Didn't we have this discussion before or is it just the fact that it sounds incredibly familiar to another I had on MT. And I have no desire to get into this again, but since my statements were misinterpreted here I go..again.

But before I do if you had bothered to read my 2nd post you would also see that I did let Hapki know that there would be others that would be more receptive with a better outlook on the subject than I. I admitted I was probably not the best person to have this discussion with and I certainly did not mean for him to quit asking. 

Form my personal experience it is the pursuit of spirituality in the MA school that is killing the true essence of many martial arts. It is doing a bang up job on Yang style Tai Chi, working on Bagua, hitting Aikido and soon to hit Chen style too. But If you read Ueshiba, Aikido is fairly spirituality based to begin with. And this seach for spirituality comes from a general misunderstanding of what makes up the art in the first place. To be spiritual for a moment, the teacher just opens the door, it is up to the student to take it from there. 


If you want spirituality that is great, I am all for it. But the problem occurs when many who pursue it in a Dojo, kwoon or whatever you call it tend to do it at the expense of those who don't. They want to tie up precious class time discussing what Lao Tzu meant by &#8220;the usefulness of a thing is in it's emptiness&#8221; and how does that apply here, or what exactly did Confucius mean when he said "a gentleman must be careful in speech and quick to act" or asking about Buddha, Zen, and Shinto. But is does not nor will it stop there it will degrade into discussions about Qi in ways that are so off the mark it is plain ridiculous. And then the new age spirituality hits and that is when many MA classes go right off the edge. 

I lost a very very good Tai Chi Sifu to this, he gave in to the spirituality seekers and the new age spirituallity people and if that is what you want to pursue than great, like I said I am all for it, but in my experience the majority of people that bring this into an MA school seek to control the class and change it to their needs at the expense of all others that are there or others that would have come later. 

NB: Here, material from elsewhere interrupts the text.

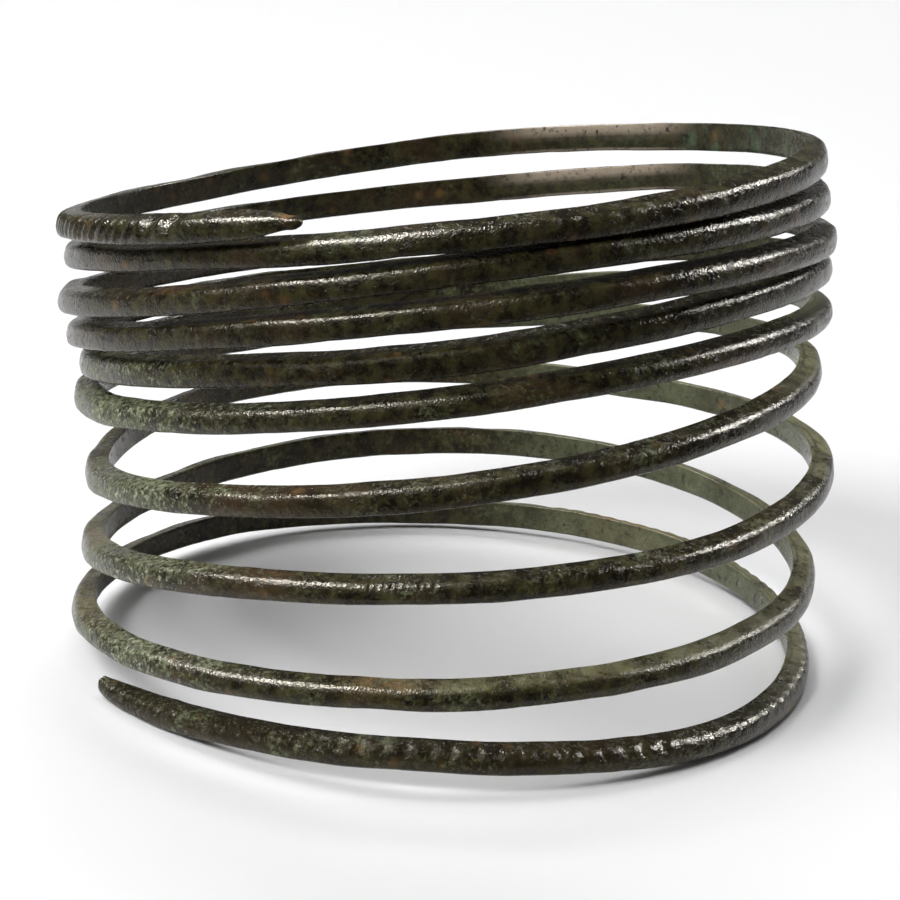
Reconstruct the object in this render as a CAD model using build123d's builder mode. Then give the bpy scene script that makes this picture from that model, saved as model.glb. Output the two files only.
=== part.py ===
from build123d import *
import os
from math import cos, radians, sin

# Spiral coil bracelet: one flattened bronze wire wound a little over nine times round the arm.
# Millimetres, +Z up. It stands on its lowest turn and the origin is the middle of its footprint.
# The front faces -Y. Going down, the wire runs from the front to the left, the back and the right.

# Driving sizes
outer_diameter = 80.0
wire_height = 2.9
wire_thickness = 2.45
widest_gap = 9.0

# Rounding of the wire's section
inner_edge_radius = 0.14
shoulder_radius = 0.75
shoulder_drop = 0.3
lower_edge_radius = 0.5
outer_bulge = 0.08

# Where the wire begins and ends, in degrees round the coil from its first front station
top_tip_angle = 20.1
bottom_tip_angle = 3302.0
top_taper_length = 14.0
bottom_taper_length = 11.5

# Ornament near the top end: two wide scallops, then a row of narrow cuts across the outer face
scallop_count = 2
scallop_spacing = 3.2
scallop_top_drop = 0.09
scallop_shoulder_radius = 1.4
groove_count = 20
groove_spacing = 1.6
groove_depth = 0.16
groove_shoulder_radius = 1.0

# Ornament near the bottom end: a row of dimples punched into the shoulder
dimple_count = 66
dimple_spacing = 2.15
dimple_shoulder_radius = 1.45

# Clear gap under each turn at eight stations round the coil, as a share of the widest gap.
# A row is one turn, from the top down. Under the last two rows lies the surface where no turn does.
# front, front_left, left, back_left, back, back_right, right, front_right
gap_rows = (
    (0.03, 0.02, 0.06, 0.13, 0.26, 0.18, 0.12, 0.02),
    (0.04, 0.17, 0.23, 0.25, 0.23, 0.18, 0.15, 0.11),
    (0.12, 0.07, 0.07, 0.02, 0.11, 0.10, 0.04, 0.07),
    (0.17, 0.09, 0.02, 0.02, 0.04, 0.12, 0.20, 0.19),
    (0.14, 0.19, 0.06, 0.02, 0.03, 0.18, 0.39, 0.65),
    (0.70, 0.61, 0.59, 0.34, 0.42, 0.73, 0.91, 0.97),
    (0.75, 0.57, 0.60, 0.73, 0.61, 0.72, 1.00, 0.95),
    (0.89, 0.70, 0.43, 0.45, 0.66, 0.68, 0.71, 0.70),
    (0.43, 0.39, 0.34, 0.15, 0.05, 0.11, 0.02, 0.02),
    (0.21, 0.00),
)
# Height of the wire's middle line at the bottom tip, as a share of the wire's height
bottom_tip_middle = 0.22

# Reach of each turn from the axis at the same stations, as a share of the mean radius
reach_rows = (
    (1.040, 1.040, 1.030, 1.005, 0.985, 0.965, 0.955, 0.970),
    (0.985, 1.000, 1.015, 1.005, 0.995, 0.980, 0.970, 0.980),
    (0.990, 1.010, 1.030, 1.015, 1.000, 0.995, 0.995, 1.000),
    (1.000, 1.005, 1.005, 0.995, 0.995, 0.990, 0.990, 0.990),
    (0.985, 0.980, 0.970, 0.980, 0.990, 0.995, 1.000, 1.000),
    (0.995, 0.990, 0.985, 0.985, 0.990, 0.985, 0.985, 0.980),
    (0.980, 0.970, 0.955, 0.975, 1.000, 1.020, 1.040, 1.015),
    (0.995, 0.985, 0.965, 0.985, 0.995, 0.990, 1.010, 1.005),
    (1.015, 1.015, 0.990, 0.995, 1.000, 1.000, 1.010, 1.020),
    (1.000, 0.970),
)
bottom_tip_reach = 1.010

# Height of the wire at the four quarters of each turn, as a share of its full height
# front, left, back, right
height_rows = (
    (0.94, 0.99, 1.08, 1.08),
    (0.92, 0.95, 1.09, 1.04),
    (0.98, 0.99, 1.00, 0.98),
    (0.98, 0.99, 1.00, 1.00),
    (1.07, 1.01, 0.98, 0.90),
    (0.93, 1.01, 0.99, 0.92),
    (0.97, 1.00, 1.02, 1.00),
    (0.88, 1.04, 1.13, 0.98),
    (0.91, 0.90, 1.10, 1.02),
    (0.92, 0.92),
)

# Shape of the two ends: distance from the tip as a share of the taper's length, then the wire's
# thickness, its height and how far its top edge drops, as shares of the full wire
top_end_rows = (
    (0.00, 0.30, 0.22, 0.38),
    (0.02, 0.50, 0.36, 0.31),
    (0.06, 0.58, 0.42, 0.28),
    (0.10, 0.54, 0.42, 0.27),
    (0.14, 0.60, 0.50, 0.22),
    (0.20, 0.72, 0.60, 0.15),
    (0.28, 0.82, 0.74, 0.09),
    (0.42, 0.92, 0.88, 0.03),
    (0.68, 0.98, 0.98, 0.00),
    (1.00, 1.00, 1.00, 0.00),
)
bottom_end_rows = (
    (0.00, 0.30, 0.44, 0.14),
    (0.05, 0.45, 0.56, 0.14),
    (0.16, 0.64, 0.67, 0.13),
    (0.40, 0.84, 0.78, 0.12),
    (0.70, 0.95, 0.88, 0.08),
    (1.00, 1.00, 1.00, 0.00),
)

stations_per_turn = 8
station_angle = 360 / stations_per_turn
sections_per_turn = 16
spreading_sections = 3
mean_radius = (outer_diameter - wire_thickness) / 2
gap_shares = [share for row in gap_rows for share in row]
reach_shares = [share for row in reach_rows for share in row]
height_shares = [share for row in height_rows for share in row]
last_station = len(gap_shares) - 1
tip_station = bottom_tip_angle / station_angle


def height_at(station):
    """Height of the wire, shared evenly between two quarters."""
    before = int(station // 2)
    rest = station / 2 - before
    share = (1 - rest) * height_shares[before] + rest * height_shares[before + 1]
    return wire_height * share


def lift(station):
    """Height of the wire's underside: its own gap and every wire and gap that lies under it."""
    height = gap_shares[station] * widest_gap
    below = station + stations_per_turn
    if below <= last_station:
        height += height_at(below) + lift(below)
    return height


def station_point(station, reach_share, height):
    """A point on the wire's middle line."""
    angle = radians(-90 - station * station_angle)
    radius = mean_radius * reach_share
    return (radius * cos(angle), radius * sin(angle), height)


# The wire's middle line, half a full wire below its top edge
station_points = [
    station_point(k, reach_shares[k], lift(k) + height_at(k) - wire_height / 2)
    for k in range(last_station + 1)
]
bottom_tip_height = bottom_tip_middle * wire_height
station_points.append(station_point(tip_station, bottom_tip_reach, bottom_tip_height))
with BuildLine() as middle_line:
    Spline(*station_points)
wire_line = middle_line.edge()
top_tip_length = mean_radius * radians(top_tip_angle)
wire_length = wire_line.length - top_tip_length


def cross_plane(line_share):
    """Upright plane square to the wire: x points away from the axis and y points up."""
    heading = wire_line.tangent_at(line_share)
    level_heading = Vector(heading.X, heading.Y, 0).normalized()
    outward = Vector(0, 0, 1).cross(level_heading)
    return Plane(wire_line.position_at(line_share), x_dir=outward, z_dir=level_heading)


def wire_section(
    from_top_tip,
    thickness_share=1.0,
    height_share=1.0,
    top_drop=0.0,
    top_radius=shoulder_radius,
    outer_cut=0.0,
):
    """One section: flat inside, a sloping top facet, a round shoulder and a bulged outer face."""
    inside = -wire_thickness * thickness_share / 2
    outside = wire_thickness * thickness_share / 2 - outer_cut
    line_share = (top_tip_length + from_top_tip) / wire_line.length
    top = wire_height / 2 - top_drop * wire_height
    bottom = top - height_at(line_share * tip_station) * height_share
    end_scale = min(thickness_share, height_share)
    edge = inner_edge_radius * end_scale
    shoulder = top_radius * end_scale
    lower = lower_edge_radius * end_scale
    facet_end = top - shoulder_drop * height_share
    face_top = facet_end - shoulder
    face_bottom = bottom + lower
    face_middle = (face_top + face_bottom) / 2
    turned = 1 - cos(radians(45))
    with BuildSketch(cross_plane(line_share)) as section:
        with BuildLine():
            Line((inside, face_bottom), (inside, top - edge))
            Line((inside, top - edge), (inside + edge, top))
            Line((inside + edge, top), (outside - shoulder, facet_end))
            ThreePointArc(
                (outside - shoulder, facet_end),
                (outside - turned * shoulder, facet_end - turned * shoulder),
                (outside, face_top),
            )
            ThreePointArc(
                (outside, face_top),
                (outside + outer_bulge * end_scale, face_middle),
                (outside, face_bottom),
            )
            ThreePointArc(
                (outside, face_bottom),
                (outside - turned * lower, bottom + turned * lower),
                (outside - lower, bottom),
            )
            Line((outside - lower, bottom), (inside + lower, bottom))
            ThreePointArc(
                (inside + lower, bottom),
                (inside + turned * lower, bottom + turned * lower),
                (inside, face_bottom),
            )
        make_face()
    return section.sketch


# Where the ornament and the tapers lie, measured along the wire from the top tip
scallops_start = top_taper_length + scallop_spacing / 2
grooves_start = scallops_start + scallop_count * scallop_spacing
grooves_end = grooves_start + groove_count * groove_spacing
dimples_end = wire_length - bottom_taper_length - dimple_spacing / 2
dimples_start = dimples_end - dimple_count * dimple_spacing
turn_length = wire_line.length * 360 / bottom_tip_angle


def spreading(spacing):
    """Distances from an ornament of sections that lie wider and wider apart beside it."""
    return [spacing * (2**k - 1) for k in range(1, spreading_sections + 1)]


plain_start = grooves_end + spreading(groove_spacing)[-1]
plain_end = dimples_start - spreading(dimple_spacing)[-1]
plain_count = round((plain_end - plain_start) / (turn_length / sections_per_turn))
plain_spacing = (plain_end - plain_start) / plain_count

# Sections from the top tip to the bottom tip, two for each scallop, groove and dimple
sections = [
    wire_section(along * top_taper_length, thickness, height, drop)
    for along, thickness, height, drop in top_end_rows
]
for k in range(scallop_count):
    scallop = scallops_start + k * scallop_spacing
    sections.append(
        wire_section(
            scallop,
            height_share=1 - scallop_top_drop,
            top_drop=scallop_top_drop,
            top_radius=scallop_shoulder_radius,
        )
    )
    sections.append(wire_section(scallop + scallop_spacing / 2))
for k in range(groove_count):
    groove = grooves_start + k * groove_spacing
    sections.append(
        wire_section(groove, top_radius=groove_shoulder_radius, outer_cut=groove_depth)
    )
    sections.append(wire_section(groove + groove_spacing / 2))
sections += [wire_section(grooves_end + far) for far in spreading(groove_spacing)]
sections += [wire_section(plain_start + k * plain_spacing) for k in range(1, plain_count)]
sections += [wire_section(dimples_start - far) for far in reversed(spreading(dimple_spacing))]
for k in range(dimple_count):
    dimple = dimples_start + k * dimple_spacing
    sections.append(wire_section(dimple, top_radius=dimple_shoulder_radius))
    sections.append(wire_section(dimple + dimple_spacing / 2))
sections += [
    wire_section(wire_length - along * bottom_taper_length, thickness, height, drop)
    for along, thickness, height, drop in reversed(bottom_end_rows)
]

# The whole bracelet is one solid
with BuildPart() as coil:
    loft(sections)

# Seat it on the surface with the origin in the middle of its footprint
footprint = coil.part.bounding_box()
seat = Location((-footprint.center().X, -footprint.center().Y, -footprint.min.Z))
bracelet = coil.part.moved(seat)
bracelet.label = "coil"

os.makedirs("parts", exist_ok=True)
export_step(bracelet, "parts/coil.step")
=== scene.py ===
from math import ceil, pi

import bpy
import numpy as np
from mathutils import Matrix, Vector


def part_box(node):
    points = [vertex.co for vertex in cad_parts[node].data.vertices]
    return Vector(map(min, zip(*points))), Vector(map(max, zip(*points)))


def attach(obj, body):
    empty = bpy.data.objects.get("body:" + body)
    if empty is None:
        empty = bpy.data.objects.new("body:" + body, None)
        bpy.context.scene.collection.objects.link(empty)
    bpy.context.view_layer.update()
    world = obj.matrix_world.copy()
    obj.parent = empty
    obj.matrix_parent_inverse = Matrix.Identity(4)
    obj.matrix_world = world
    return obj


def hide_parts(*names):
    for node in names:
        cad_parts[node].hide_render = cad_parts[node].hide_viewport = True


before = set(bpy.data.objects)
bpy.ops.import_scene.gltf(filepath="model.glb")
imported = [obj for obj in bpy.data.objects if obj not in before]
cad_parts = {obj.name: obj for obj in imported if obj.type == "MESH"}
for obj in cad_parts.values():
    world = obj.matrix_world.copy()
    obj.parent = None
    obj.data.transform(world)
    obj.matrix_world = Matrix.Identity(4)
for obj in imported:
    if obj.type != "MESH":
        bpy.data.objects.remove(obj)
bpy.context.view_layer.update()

# Spiral coil bracelet of patinated bronze wire. Metres, the CAD frame.
MM = 0.001

# Sizes of the coil in millimetres, as the CAD has them, but for a rounder shoulder
OUTER_DIAMETER = 80.0
WIRE_HEIGHT = 2.9
WIRE_THICKNESS = 2.45
WIDEST_GAP = 9.0
INNER_EDGE_RADIUS = 0.14
SHOULDER_RADIUS = 1.05
SHOULDER_DROP = 0.3
LOWER_EDGE_RADIUS = 0.5
OUTER_BULGE = 0.08
TOP_TAPER = 14.0
BOTTOM_TAPER = 11.5
MEAN_RADIUS = (OUTER_DIAMETER - WIRE_THICKNESS) / 2

# Where the wire begins and ends, in degrees round the coil from its first front station
TOP_TIP_ANGLE = 20.1
BOTTOM_TIP_ANGLE = 3302.0
STATIONS_PER_TURN = 8
STATION_ANGLE = 360 / STATIONS_PER_TURN
TIP_STATION = BOTTOM_TIP_ANGLE / STATION_ANGLE

# Clear gap under each turn at eight stations, as a share of the widest gap, from the top down
# front, front_left, left, back_left, back, back_right, right, front_right
GAP_ROWS = (
    (0.03, 0.02, 0.06, 0.13, 0.26, 0.18, 0.12, 0.02),
    (0.04, 0.17, 0.23, 0.25, 0.23, 0.18, 0.15, 0.11),
    (0.12, 0.07, 0.07, 0.02, 0.11, 0.10, 0.04, 0.07),
    (0.17, 0.09, 0.02, 0.02, 0.04, 0.12, 0.20, 0.19),
    (0.14, 0.19, 0.06, 0.02, 0.03, 0.18, 0.39, 0.65),
    (0.70, 0.61, 0.59, 0.34, 0.42, 0.73, 0.91, 0.97),
    (0.75, 0.57, 0.60, 0.73, 0.61, 0.72, 1.00, 0.95),
    (0.89, 0.70, 0.43, 0.45, 0.66, 0.68, 0.71, 0.70),
    (0.43, 0.39, 0.34, 0.15, 0.05, 0.11, 0.02, 0.02),
    (0.21, 0.00),
)
# Height of the wire's middle line at the bottom tip, as a share of the wire's height
BOTTOM_TIP_MIDDLE = 0.22

# Reach of each turn from the axis at the same stations, as a share of the mean radius
REACH_ROWS = (
    (1.040, 1.040, 1.030, 1.005, 0.985, 0.965, 0.955, 0.970),
    (0.985, 1.000, 1.015, 1.005, 0.995, 0.980, 0.970, 0.980),
    (0.990, 1.010, 1.030, 1.015, 1.000, 0.995, 0.995, 1.000),
    (1.000, 1.005, 1.005, 0.995, 0.995, 0.990, 0.990, 0.990),
    (0.985, 0.980, 0.970, 0.980, 0.990, 0.995, 1.000, 1.000),
    (0.995, 0.990, 0.985, 0.985, 0.990, 0.985, 0.985, 0.980),
    (0.980, 0.970, 0.955, 0.975, 1.000, 1.020, 1.040, 1.015),
    (0.995, 0.985, 0.965, 0.985, 0.995, 0.990, 1.010, 1.005),
    (1.015, 1.015, 0.990, 0.995, 1.000, 1.000, 1.010, 1.020),
    (1.000, 0.970),
)
BOTTOM_TIP_REACH = 1.010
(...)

I also know of another teacher that is a Taoist and will not teach anyone that is not serious about the Martial arts or Qigong he is teaching. You go there and start trying to discuss spirituality you not only miss out on what it great teaching from a great teacher you will probably be asked to leave. To him Taoism is part of Tai Chi, part of Bagua, Part of Xingyi, part of Qigong, it is not a separate subject to be discussed. You gain understanding from the training.

Spirituallity is an intrinsic part of many martial arts IF you actually study the art. It is not up to the teacher to hold a philosophy class, if you want the spirituality read book, take a course, go to church. 

When I use to teach Tai Chi I told my students about applicable books if they so desired to learn more, generally I figured that one out by them asking me. I have read many of these books myself. But if the class is 1 hour long, more or less, it is to be used to teach the martial art the student are there to learn. Not a pseudo religious/spirituality class. There is simply not enough time

I have never asked any of my teacher&#8217;s religious of spirituality questions beyond Taoist of Buddhist breathing (which I mixed up in another post..sorry about that). I have had some discussions with my teachers about Taoism, but it is when they brought it up or were asking me to help explain something they were asked. 

I honestly wish Hapki luck in his quest, but I still do not feel it is something that should be expected in an MA class. A martial arts teacher is just that, a martial arts teacher, not a religious Guru.


----------



## Carol (Jun 13, 2006)

Bottom line for me, I pay for training, I want training.  I don't mind if my school discusses philosophy, I just don't want my mat time and tuition going towards it.  

My school  has a black belt club where we spend time going over extra material...typically stuff that we don't test on such as sticks and weapons disarms...as such, tuition payments of club members are a little higher to pay my instructors for their extra time needed for the club.  I don't have a problem with that.

If my school wanted to have a Zen club under similar bounds, then I wouldn't have a problem with that either.

I've got nothing against Eastern philosophy, being of an Eastern faith myself I rather appreciate it.  But it's not why I train.


----------